Opponents have tried to use that fund-raising appeal to illustrate their theme--that Proposition 34 is just a clever trick, purporting to be reform when its true purpose is to kill reform.

"It's perhaps the single most dishonest proposition that anyone has ever placed on the ballot, and that's saying a lot," said Ron Unz, a millionaire businessman who tried unsuccessfully to pass his own reforms last spring.

Holman said the lobbying groups to whom Burton's letter appeals have the most to lose from real reforms, which would restrict their contributions and dilute their influence over the political process.

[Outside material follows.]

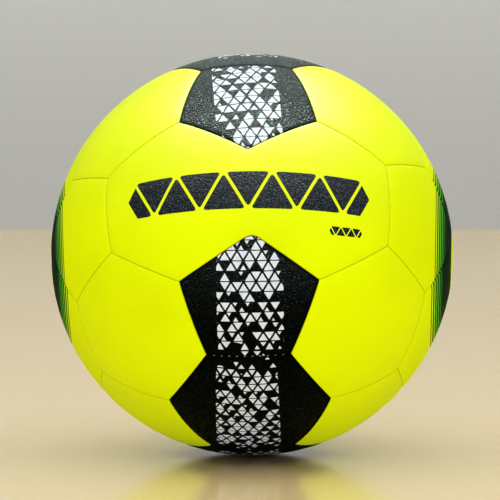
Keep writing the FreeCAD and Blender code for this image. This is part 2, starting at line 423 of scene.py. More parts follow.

So why would they give to this campaign? Because the reform they fear most, he said, is Proposition 208. By supporting the new Burton-Hertzberg measure, he said, donors are buying insurance that Proposition 208 will never take effect.

A few months after its passage, Proposition 208 was struck down by the courts. But it got a new lease on life when the U.S. Supreme Court upheld contribution limits in a Missouri case and then a federal appellate court sent Proposition 208 back to a lower court.

If Proposition 34 is approved by voters Nov. 7, it will nullify any court decision to reinstate Proposition 208.

The differences between Proposition 34 and the earlier measure are stark. The earlier proposal sets a $250 limit on individual contributions to legislative races and a $500 limit on donations to other statewide races, including those for governor.

The new ballot measure establishes a $3,000 limit on legislative contributions and a $5,000 ceiling on donations to all statewide candidates except the governor, who is given a $20,000 limit.

Mike Roos, a former state Assemblyman who is spearheading the campaign to pass Proposition 34, bristles at the suggestion that it is not true reform. He insists its purpose was never to torpedo Proposition 208 but to offer a proposal that can survive a court challenge and provide "realistic" contribution limits.

"The $250 limitation [in Proposition 208] sounds good in terms of reducing special-interest influence, but it's unrealistic in districts that have 400,000 or 800,000 people," he said. "You just can't communicate with limits that low."

Severe restrictions on fund-raising, he argues, give a decided edge to incumbents and celebrities, who have less need for expensive advertising because they already have recognizable names.